We’ll come back to this in more detail later, but for now we can say
that in addition to moving the words we do see, we also
update the position of some of the words we don’t see
as we read the text.
Iterations
We’ve talked about the creation of a model as a training
process, and we’ve just imagined it as a bookworm eating its way through the
text, repeatedly. The trained model is the representation of the probability
that words appear within the same window.
- As we just noted, the model begins in a state of complete
randomness: words dumped on the floor. But after one read through
the corpus, the words on the floor have moved around a bit. The
machine is learning! Now, if we repeat the process, we can move them
a bit further--it might seem as if we’re getting the same
information as we got before, but because the words on the floor are
now in different (better) positions already, what we’re doing is
refining that information further.
- each pass through the corpus provides another set of adjustments,
making the model more accurate
- each of these passes is called an iteration, and the
more iterations the training process does, the more accurate the
model (but of course the more time the process takes)
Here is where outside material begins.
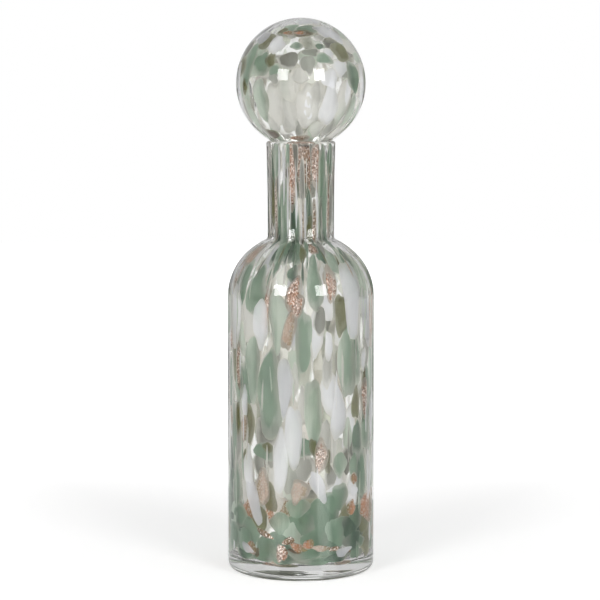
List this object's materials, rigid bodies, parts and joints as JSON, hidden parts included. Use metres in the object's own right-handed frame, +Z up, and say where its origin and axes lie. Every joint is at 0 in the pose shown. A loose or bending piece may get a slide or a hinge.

- you can control the number of iterations: it is another of the
parameters we mentioned a moment ago
Vectors: a first look
Let’s look next at some terms that may seem most distant from our humanistic
expertise: the ones that refer to the mathematical aspects of word embedding
models. The word vector has come up already: what is
a vector and how is it relevant in this case? We’ll start with a simple
explanation first, and then circle back a bit later for more detail.
A vector is basically a line that has both a specific length and a specific
direction or orientation in space:
- we can describe that line using coordinates: one coordinate for
each axis of information we have about the line
- in this example, the vector is the thick black line that starts at
the origin (the point where all three axes are at zero) and extends
out to the point in space where the x axis (the blue number) is at
3, the y axis (the red number) is at 2, and the z axis (the green
number) is at zero
- its direction and length are defined by those three
dimensions
- any questions? This may be new for some and probably not current
knowledge for most of us!
In a word-embedding model, the model represents a text corpus almost like a
dandelion: as if each word were at the end of one of the little dandelion
threads:
- each thread projects at a slightly different angle
- each word is located at a slightly different point in this cloud
of words
- and words that are nearer to one another in meaning are also
nearer to one another in vector space.
Cosine Similarity: What is a cosine anyway?
So what does it mean to be near something in vector space? How
do we measure this kind of proximity or association? If we understand these
vectors as lines whose directionality and length reflects word associations
in the corpus, then the more closely aligned two vectors are (the more they
are going in the same direction for the same distance), the
nearer they are for our purposes.
We can measure that alignment by using a mathematical expression called a
cosine. What is a cosine?
- If we have two vectors (two lines extending out in different
directions), what we really have is a triangle (the third leg would
be the line connecting the ends of those two vectors)
- Within a triangle, a cosine is a way of representing an angle in
relation to the lengths of its two legs
- the exact formula (for right triangles) is shown here on the
slide, but even without parsing that in detail, we can say that the
cosine of an angle is the ratio between its two sides (for triangles
without a right angle, the formula is a little more complex)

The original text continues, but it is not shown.